On a similar note, have you ever noticed that among the moments a person is most beautiful is when the face is completely relaxed? For those of you who are married, have you ever noticed that your spouse often looks strangely more beautiful or handsome when sleeping? I would tend to think, during waking moments, that true inner simplicity is often similarly conveyed through relaxed facial features; that when one is at peace inwardly, peace is reflected outwardly on one’s face.

It is also true that we consider a smiling face to contain more beauty, but there are two things to be noted about this: it is a widely known fact that it takes fewer facial muscles to smile than frown, hence again, the face is more relaxed, and furthermore, smiling is often associated with approval, acceptance, and friendliness, which appeal to our longing for love and affirmation. This latter element undoubtedly ties in to the perceived physical attractiveness of another as well; not surprisingly, we tend to like people who like us. If we perceive that someone is romantically interested in us, we are often flattered by this, even if we do not wish to pursue a relationship. If the person happens to be someone of somewhat average appearance, they become more attractive to us, which we in turn tend to project on the next person who reminds us of them. This is a cycle of attraction that could eventually ripple out to virtually every person alive.

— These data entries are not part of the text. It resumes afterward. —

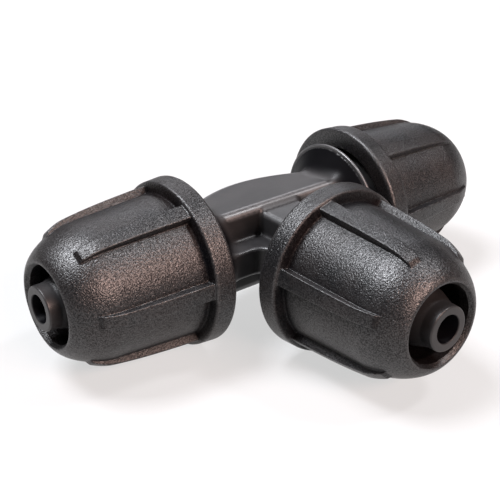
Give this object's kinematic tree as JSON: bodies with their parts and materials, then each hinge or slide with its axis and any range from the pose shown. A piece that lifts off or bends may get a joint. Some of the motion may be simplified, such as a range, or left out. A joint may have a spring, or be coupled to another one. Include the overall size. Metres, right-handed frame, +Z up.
{
  "type": "hose tee fitting",
  "caption": "Moulded plastic tee for drip irrigation hose, with barbed ports, flared collars and ribbed lock nuts that screw along each port.",
  "frame": {"origin": "centre of the bounding box, on the surface that the fitting lies on", "axes": "+X along the run towards the backed-off nut, -Y along the branch, +Z up"},
  "size_m": [0.0502, 0.0332, 0.0164],
  "materials": {
    "body_plastic": "smooth satin moulded plastic, charcoal grey",
    "nut_plastic": "black moulded plastic with a fine spark-eroded grain"
  },
  "bodies": {
    "tee": {"tee_body": "body_plastic"},
    "left_nut": {"left_nut": "nut_plastic"},
    "right_nut": {"right_nut": "nut_plastic"},
    "branch_nut": {"branch_nut": "nut_plastic"}
  },
  "joints": [
    {"name": "left_nut_travel", "type": "slide", "parent": "tee", "child": "left_nut", "axis": [-1, 0, 0], "range_m": [0, 0.006]},
    {"name": "right_nut_travel", "type": "slide", "parent": "tee", "child": "right_nut", "axis": [1, 0, 0], "range_m": [-0.00095, 0.00505]},
    {"name": "branch_nut_travel", "type": "slide", "parent": "tee", "child": "branch_nut", "axis": [0, -1, 0], "range_m": [0, 0.006]}
  ]
}
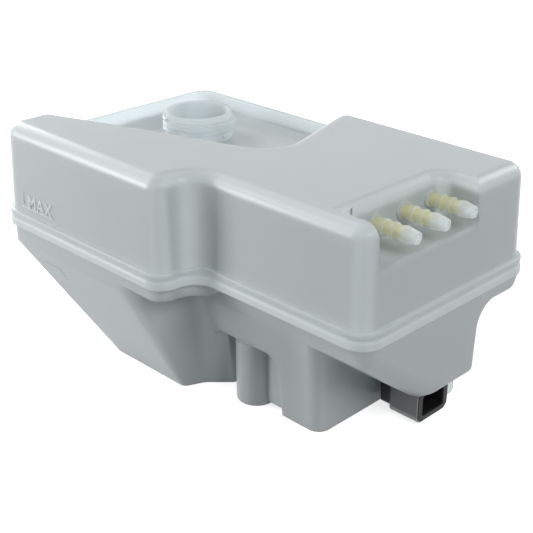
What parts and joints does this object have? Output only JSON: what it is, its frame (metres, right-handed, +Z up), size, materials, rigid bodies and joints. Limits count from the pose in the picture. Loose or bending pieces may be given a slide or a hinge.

I do not think it would be fair to strictly equate facial beauty with simplicity or responsiveness, however, though these are major factors. I think familiarity is also a keynote feature. Though I would question the whole of Freudian analysis, one aspect I do believe is accurate in the majority of instances is that we tend to be physically attracted to persons resembling our opposite sex parent or other such role model. In my own case, I have noticed this to be true, though it soon branches out unpredictably. Among the first girls to whom I found myself attracted were petite, ebon haired, and brown eyed just like my mother. Since that time, the woman I have been most attracted to have become more and more varied. Each time they will remind me of someone, and when I settle on the semblance with surety, I find that it usually traces back to a particular close female relationship I have developed previously, as I have similarly alluded to in In the Dry Seasons of Life.

Finally, our feelings of physical attraction to a stranger include perceived personality and behavioral characteristics. Once again, I think this has much to do with familiarity, though I think there are some universally desirable characteristics, especially for the believing Christian. These, of course, would be the fruits of the Spirit: love, joy, peace, longsuffering, gentleness, goodness, faith, meekness, temperance. Personally speaking, the women I am most interested in relationally are the ones whose beauty does not come so much “from outward adornment, such as braided hair and the wearing of gold jewelry and fine clothes” but from their “inner self, the unfading beauty of a gentle and quiet spirit, which is of great worth in God’s sight (1 Peter 3:3–4).” When you combine this type of inner beauty with tasteful outward adornment that accents the feminine mystique, you have an all but irresistible recipe that weaves circles around this poor old head of mine.

So what is beauty? We have noted that immanently it can include elegance, harmony, symmetry, and balance, that it is ordered simplicity, that is has internal unity, that familiarity is a factor, that it is something that takes place within the mind in response to outward stimuli, that it is a glimpse from beyond, whispering of worlds to come. We have noted it is especially evident in a life of Simple Beauty, a life where Spirit dominates matter. It includes the practical and the poetic, the analytical and the artistic, the Structurer and the structured all woven together into one harmonious whole. Beauty is the guardian at the gate, the lesser messenger aside goodness and truth, who are themselves servants of the Most High. Beauty flows from the same Fount from which springs all that is. Beauty—true beauty—is God’s precious gift, which He weaves liberally throughout the bittersweet: it is the sunrise, the nightfall, the tender touch, the sparrow’s song, the newborn’s cry, the light, the warmth, the sun, the moon, the stars, and the sky. In sum, beauty is God’s promised expression of goodness in the truth of His timeless eternity.

God bless,
Eric

“Technical skill is mastery of complexity while creativity is mastery of simplicity.”